Throughout the 2000s and 2010s, CNMC expanded internationally, particularly into Africa, becoming a flagship enterprise of China's "Go Global" strategy in the non-ferrous metals sector. Early major investments included the Chambishi and Luanshya copper mines in Zambia and joint ventures with Gécamines in the Democratic Republic of the Congo (DRC).

In January 2020, CNMC and Gécamines officially launched the Deziwa copper-cobalt mine in Kolwezi, DRC. The mine and SX-EW processing plant were developed at a cost of approximately US$880 million and target annual output of 80,000 tonnes of copper cathode and 8,000 tonnes of cobalt hydroxide.

Also in early 2020, CNMC transferred its African copper and cobalt assets—including operations in Zambia and the DRC—to its engineering subsidiary NFC for CN¥7.36 billion (US$1.1 billion). This restructuring aimed to centralize overseas project management and raise capital for expansion of assets such as the Lualaba smelter and the Chambishi Southeast Ore Body. In August 2020, CNMC signed a strategic cooperation agreement with Ivanhoe Mines, focusing on co-developing mineral assets in Africa, especially those related to copper and platinum-group metals.

In 2024, to commemorate its 20th anniversary of operations in Africa, CNMC Chairman Wen Gang led a delegation to South Africa, Democratic Republic of the Congo, and Zambia, underlining CNMC's growing strategic orientation toward Africa.

== Operations ==
=== Zambia ===
- Chambishi Copper Mine: Operated by CNMC's subsidiary NFCA (Non-Ferrous Corporation Africa), encompassing multiple ore bodies including Chambishi Main, West, and Southeast. The mine produces copper, with cobalt as a by-product.
- Luanshya Copper Mines (CLM): A joint venture with ZCCM Investments Holdings, operating the Baluba underground mine and the Muliashi open-pit mine, both producing copper cathodes.

=== Democratic Republic of the Congo ===
- Deziwa Copper-Cobalt Mine: A joint venture between CNMC (51%) and Gécamines (49%), located in Kolwezi, Lualaba Province.
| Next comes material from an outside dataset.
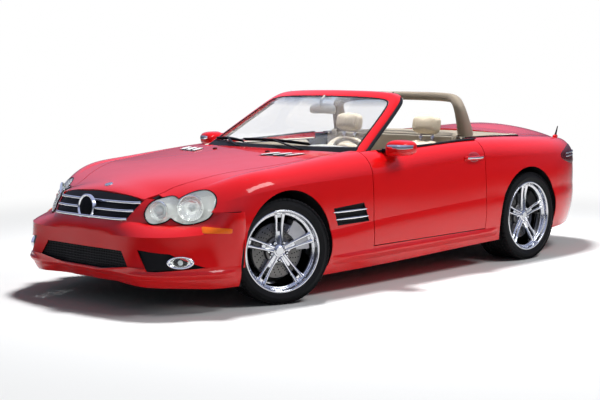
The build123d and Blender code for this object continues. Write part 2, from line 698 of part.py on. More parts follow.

The mine commenced commercial production in January 2020.

=== Mongolia ===
- Tumurtiin-Ovoo Zinc Mine: A joint venture between China Nonferrous Metal Industry's Foreign Engineering and Construction Co., Ltd. (NFC) and Mongolia's Metalimpex LLC, operating under the name Tsairt Mineral LLC. The open-pit mine, located in Sükhbaatar Province, commenced operations in August 2005 and produces zinc concentrate.

=== Myanmar ===
- Tagaung Taung Nickel Project: A joint project with Taiyuan Iron & Steel (TISCO) to mine lateritic nickel ore and produce ferronickel, located in Thabeikkyin Township, Mandalay Region.

=== Tajikistan ===
- Pakrut Gold Mine: Operated via China Nonferrous Gold Ltd. (CNG), this underground mine produces gold doré.

=== Brazil ===
- In November 2024, CNMC signed an agreement to acquire Mineração Taboca S.A. in Brazil, owner of the Pitinga tin-niobium-tantalum mine, marking the group's entry into South America.